Monday, November 03, 2003

 
shocking sleep last night - or lack of it. up about 4 times between 9 and 2, then awake for two hours at least, snacking, reading, trying to get comfortable. still have the small headache that's been dogging me, don't feel at all up to the strain of labour.
q's for ob/gyn today (dh is coming along):
how's my cervix behaving (first internal check for months!)
what tests will they do after 41 weeks, and what action might different results indicate?
what can we do to get labour going without hospital induction?
what induction methods does he use, and what will it involve (eg going into hospital)
if he's away between 10-14 days overdue, is is a good idea to just wait if the baby is not distressed?
who's his locum in that time and what will he (there are 3, all male) think of my birth plan?

such a dilemma, between the dangers of induction and the dangers of not having my trained and trusted ob/gyn for the birth...

 
well, the counter says the baby is due in 115 minutes. but I sure as heck ain't in labour yet. tx was at about 2.20 pm - or was that the first one? - anyway, looks like it's going to take after chronically late Daddy ("I just have to rewire the home network/iron ten shirts/wash the car before we go out"), not neurotically on-time Mummy.)

Saturday, November 01, 2003

 
I no longer have a belly; my belly has me.
the bh's are quite strong and I'm fairly constantly achy all round that region. I woke up from my nap breathing quite heavily and needed to do some of the birth-type out breaths to relax myself. am getting more inclined not to do things.
yesterday, strangely, my brain seemed to kick in for a bit, and I thought about abstract concepts and did some related net-surfing and blogging, and I sort of remembered why aspects of my study/work interested me. does that indicate a drop in hormones, or just that I'm pretty much through all my prebaby chores and dare I say it, bored with hanging around being a kept woman? it won't last long.

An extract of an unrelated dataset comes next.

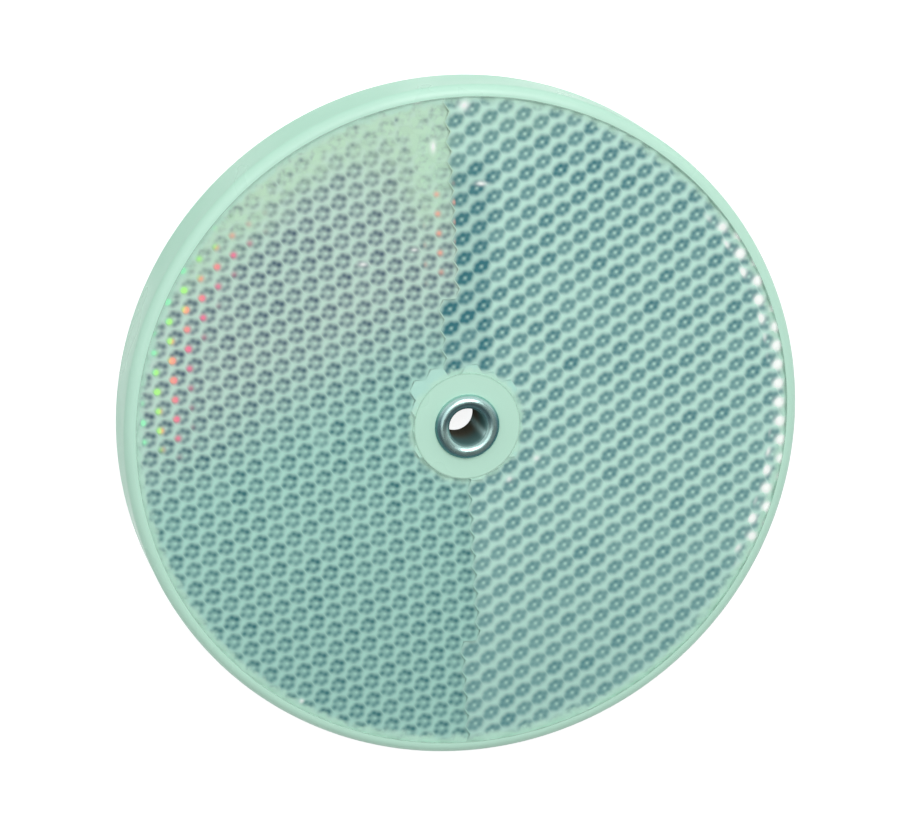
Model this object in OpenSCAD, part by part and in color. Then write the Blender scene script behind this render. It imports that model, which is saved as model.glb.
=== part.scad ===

got the raspberry leaf tea today; probably should have been drinking it for the past four weeks. some books say drink it right through, but I'm sure I read somewhere else that it wasn't good in early pg. it's sort of bitter and otherwise not interesting, but I think I can drink a few cups a day for the "tonifying" effect one book claims. had a nice cuddle last night too - not only nice, but a good dose of prostoglandins for the ol' cervix.